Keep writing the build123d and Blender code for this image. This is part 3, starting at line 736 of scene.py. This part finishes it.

--

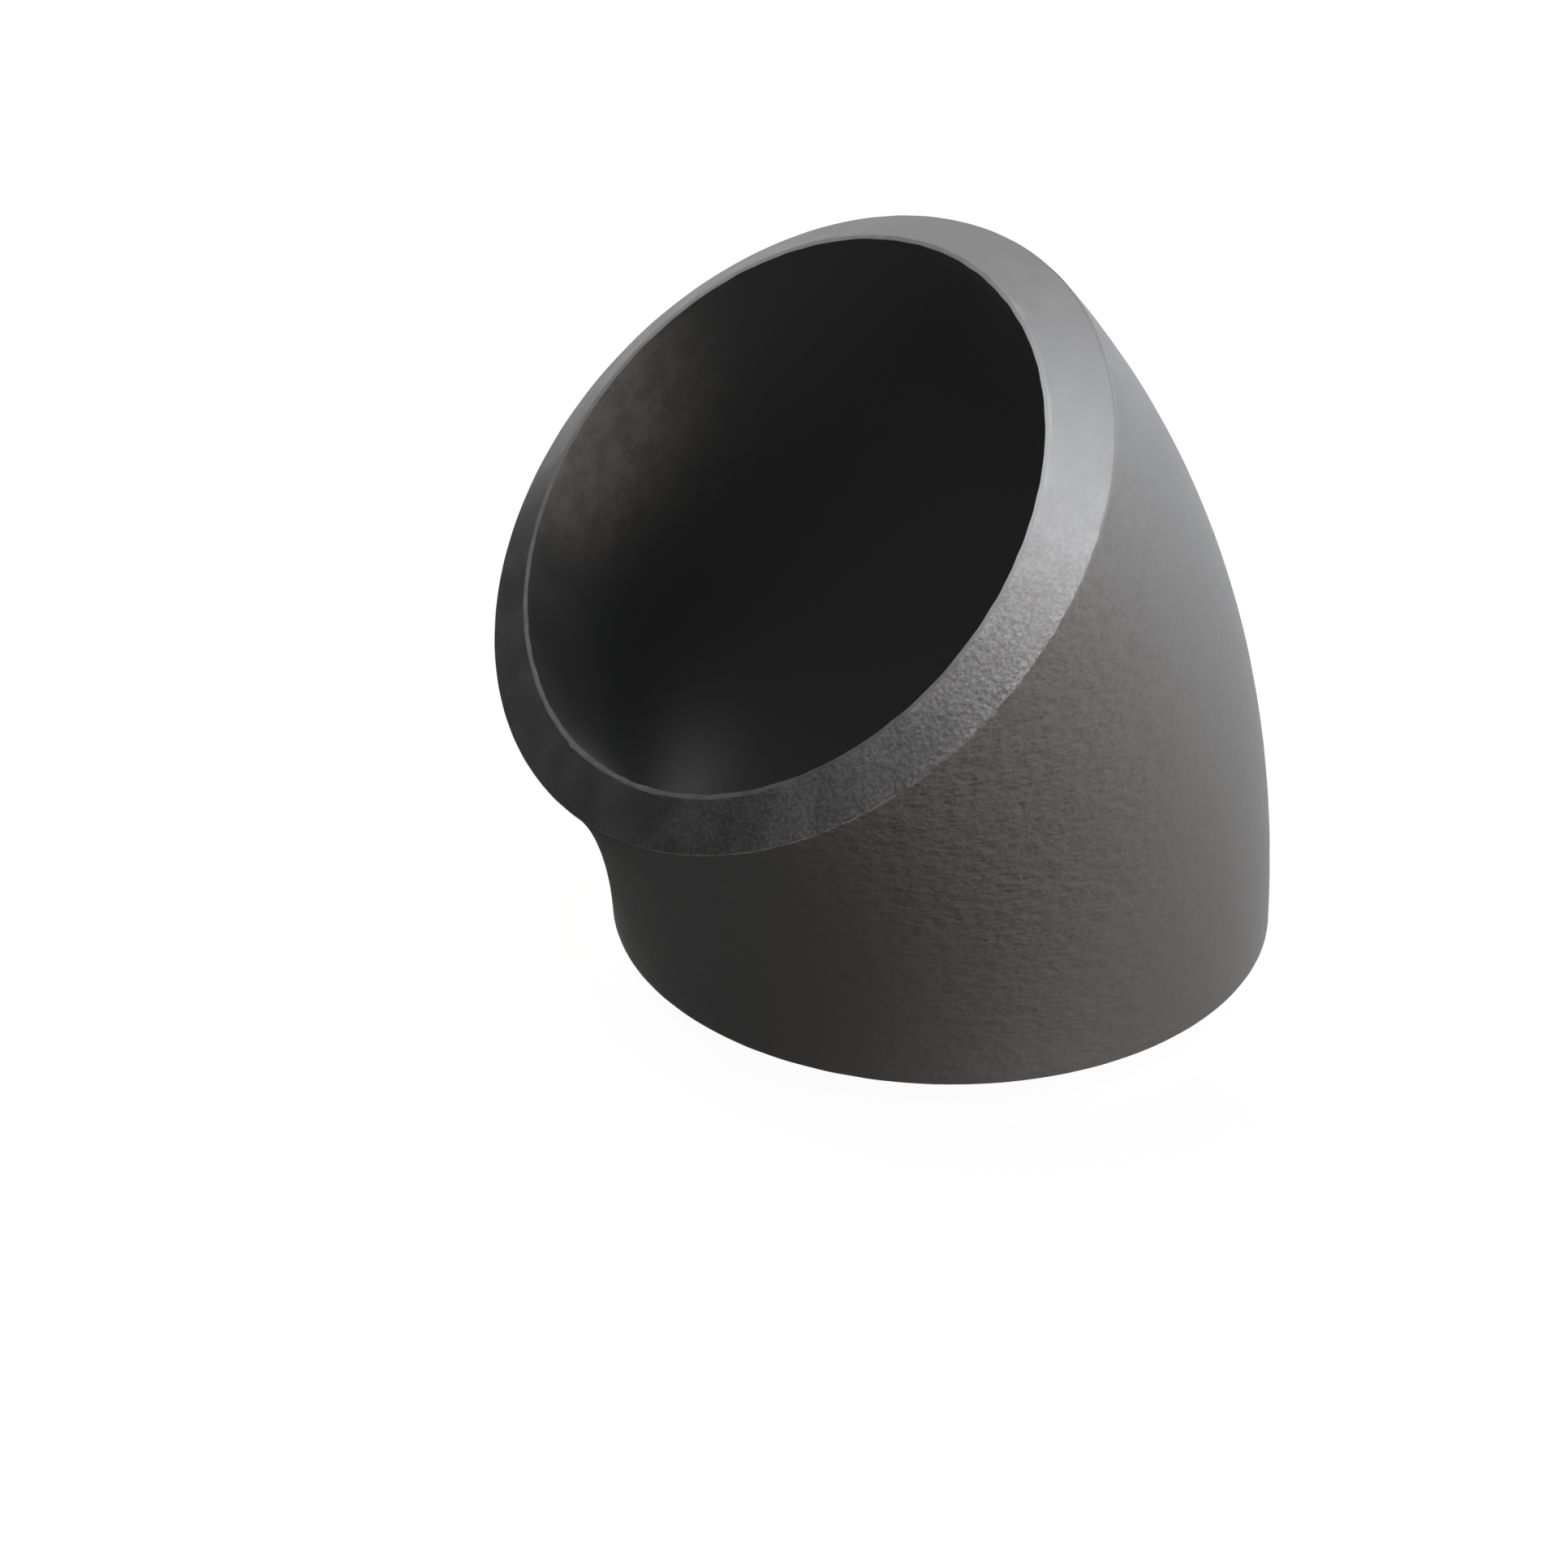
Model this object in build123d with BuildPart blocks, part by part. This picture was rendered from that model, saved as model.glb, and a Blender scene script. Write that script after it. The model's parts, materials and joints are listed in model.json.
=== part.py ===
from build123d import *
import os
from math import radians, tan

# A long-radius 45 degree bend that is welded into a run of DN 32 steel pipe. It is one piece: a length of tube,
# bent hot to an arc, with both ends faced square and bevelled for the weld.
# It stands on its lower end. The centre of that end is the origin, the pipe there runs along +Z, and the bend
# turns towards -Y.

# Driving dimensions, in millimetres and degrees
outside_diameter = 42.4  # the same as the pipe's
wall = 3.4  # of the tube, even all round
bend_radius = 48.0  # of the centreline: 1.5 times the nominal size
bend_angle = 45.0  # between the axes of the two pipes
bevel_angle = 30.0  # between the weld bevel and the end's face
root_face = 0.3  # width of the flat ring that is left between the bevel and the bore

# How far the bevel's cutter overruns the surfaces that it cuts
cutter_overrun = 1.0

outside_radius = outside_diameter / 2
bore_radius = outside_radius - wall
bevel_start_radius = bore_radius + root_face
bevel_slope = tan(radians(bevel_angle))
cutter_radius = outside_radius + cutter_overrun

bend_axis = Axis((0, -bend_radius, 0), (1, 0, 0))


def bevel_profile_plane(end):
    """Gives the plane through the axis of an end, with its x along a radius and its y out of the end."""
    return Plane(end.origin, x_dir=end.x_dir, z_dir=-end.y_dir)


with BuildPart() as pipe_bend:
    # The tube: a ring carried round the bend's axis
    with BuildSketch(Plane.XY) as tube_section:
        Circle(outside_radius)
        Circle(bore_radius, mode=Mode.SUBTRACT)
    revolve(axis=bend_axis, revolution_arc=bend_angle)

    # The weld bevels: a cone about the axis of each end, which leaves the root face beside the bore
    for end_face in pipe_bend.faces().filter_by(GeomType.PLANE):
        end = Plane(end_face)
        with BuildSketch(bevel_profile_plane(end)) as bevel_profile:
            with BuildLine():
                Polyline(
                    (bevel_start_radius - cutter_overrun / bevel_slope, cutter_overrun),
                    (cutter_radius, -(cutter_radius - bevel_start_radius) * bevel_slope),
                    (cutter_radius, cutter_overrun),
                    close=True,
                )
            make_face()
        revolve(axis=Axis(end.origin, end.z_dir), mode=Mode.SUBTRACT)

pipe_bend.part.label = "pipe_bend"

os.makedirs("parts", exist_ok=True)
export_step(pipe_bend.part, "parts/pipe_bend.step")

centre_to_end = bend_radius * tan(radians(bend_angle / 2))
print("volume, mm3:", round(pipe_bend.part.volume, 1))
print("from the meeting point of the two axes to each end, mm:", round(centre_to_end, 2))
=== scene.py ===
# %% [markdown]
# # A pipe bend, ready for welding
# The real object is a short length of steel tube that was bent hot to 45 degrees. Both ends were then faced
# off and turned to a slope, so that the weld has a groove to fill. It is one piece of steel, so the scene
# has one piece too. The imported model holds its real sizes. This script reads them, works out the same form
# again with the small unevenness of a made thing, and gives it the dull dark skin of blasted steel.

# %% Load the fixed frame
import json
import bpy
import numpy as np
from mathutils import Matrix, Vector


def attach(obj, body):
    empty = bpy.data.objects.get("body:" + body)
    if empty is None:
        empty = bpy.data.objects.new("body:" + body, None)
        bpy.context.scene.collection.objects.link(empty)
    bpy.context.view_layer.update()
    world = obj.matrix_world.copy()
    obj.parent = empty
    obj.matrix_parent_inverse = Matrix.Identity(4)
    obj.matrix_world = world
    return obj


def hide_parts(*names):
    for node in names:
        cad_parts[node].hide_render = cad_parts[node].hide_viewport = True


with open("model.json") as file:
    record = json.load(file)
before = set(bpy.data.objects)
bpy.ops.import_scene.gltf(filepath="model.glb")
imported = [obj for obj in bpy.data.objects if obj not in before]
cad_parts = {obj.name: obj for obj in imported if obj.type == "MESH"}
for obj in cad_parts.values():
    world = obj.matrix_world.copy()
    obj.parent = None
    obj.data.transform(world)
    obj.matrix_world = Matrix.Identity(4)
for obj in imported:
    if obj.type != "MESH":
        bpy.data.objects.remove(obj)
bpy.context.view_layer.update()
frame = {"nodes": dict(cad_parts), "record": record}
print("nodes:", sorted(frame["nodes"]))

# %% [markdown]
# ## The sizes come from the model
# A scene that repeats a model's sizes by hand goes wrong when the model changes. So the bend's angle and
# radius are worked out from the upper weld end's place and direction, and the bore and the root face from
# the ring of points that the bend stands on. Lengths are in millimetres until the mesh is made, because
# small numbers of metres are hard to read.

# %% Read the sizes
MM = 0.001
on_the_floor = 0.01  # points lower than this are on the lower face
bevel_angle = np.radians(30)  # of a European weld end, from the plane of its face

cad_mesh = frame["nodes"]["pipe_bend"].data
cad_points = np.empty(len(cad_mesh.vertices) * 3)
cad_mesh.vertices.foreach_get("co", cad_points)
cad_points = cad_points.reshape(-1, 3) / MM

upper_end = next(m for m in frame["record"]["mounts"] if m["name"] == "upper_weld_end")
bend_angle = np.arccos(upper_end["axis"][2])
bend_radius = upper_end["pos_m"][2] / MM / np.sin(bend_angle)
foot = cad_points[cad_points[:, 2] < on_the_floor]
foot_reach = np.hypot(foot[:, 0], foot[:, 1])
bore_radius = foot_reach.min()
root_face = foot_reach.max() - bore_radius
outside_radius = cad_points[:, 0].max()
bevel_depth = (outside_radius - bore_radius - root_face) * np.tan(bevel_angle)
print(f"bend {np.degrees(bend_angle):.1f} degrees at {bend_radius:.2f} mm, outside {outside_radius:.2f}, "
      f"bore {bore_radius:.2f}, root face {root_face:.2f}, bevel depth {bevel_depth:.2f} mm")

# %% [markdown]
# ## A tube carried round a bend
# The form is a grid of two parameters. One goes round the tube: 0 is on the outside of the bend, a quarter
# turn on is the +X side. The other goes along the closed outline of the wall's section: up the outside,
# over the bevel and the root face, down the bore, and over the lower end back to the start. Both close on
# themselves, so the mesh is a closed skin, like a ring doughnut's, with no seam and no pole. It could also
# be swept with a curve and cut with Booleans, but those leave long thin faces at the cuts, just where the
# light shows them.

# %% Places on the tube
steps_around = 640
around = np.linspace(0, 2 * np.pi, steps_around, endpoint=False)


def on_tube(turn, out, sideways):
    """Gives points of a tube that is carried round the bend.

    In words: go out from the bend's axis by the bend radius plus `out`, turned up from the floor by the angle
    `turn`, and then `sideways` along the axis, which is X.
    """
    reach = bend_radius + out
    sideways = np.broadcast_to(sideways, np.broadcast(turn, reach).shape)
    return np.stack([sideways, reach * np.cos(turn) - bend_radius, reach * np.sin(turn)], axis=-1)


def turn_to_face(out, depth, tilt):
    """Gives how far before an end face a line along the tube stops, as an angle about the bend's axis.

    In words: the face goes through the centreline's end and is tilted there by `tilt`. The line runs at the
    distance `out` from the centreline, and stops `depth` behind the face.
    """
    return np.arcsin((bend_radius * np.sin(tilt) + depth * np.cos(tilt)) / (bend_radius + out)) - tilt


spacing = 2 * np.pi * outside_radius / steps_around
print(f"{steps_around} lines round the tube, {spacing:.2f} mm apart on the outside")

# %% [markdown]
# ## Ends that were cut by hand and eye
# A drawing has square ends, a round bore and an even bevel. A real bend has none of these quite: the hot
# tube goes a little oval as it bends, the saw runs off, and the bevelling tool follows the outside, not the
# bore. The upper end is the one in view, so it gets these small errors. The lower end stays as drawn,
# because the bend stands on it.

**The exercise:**
Quote exactly the lines running from the line with "centre_to_end = bend_radius" through the line with "from mathutils import Matrix, Vector", both ends included, and nothing more.

**Task result:**
centre_to_end = bend_radius * tan(radians(bend_angle / 2))
print("volume, mm3:", round(pipe_bend.part.volume, 1))
print("from the meeting point of the two axes to each end, mm:", round(centre_to_end, 2))
=== scene.py ===
# %% [markdown]
# # A pipe bend, ready for welding
# The real object is a short length of steel tube that was bent hot to 45 degrees. Both ends were then faced
# off and turned to a slope, so that the weld has a groove to fill. It is one piece of steel, so the scene
# has one piece too. The imported model holds its real sizes. This script reads them, works out the same form
# again with the small unevenness of a made thing, and gives it the dull dark skin of blasted steel.

# %% Load the fixed frame
import json
import bpy
import numpy as np
from mathutils import Matrix, Vector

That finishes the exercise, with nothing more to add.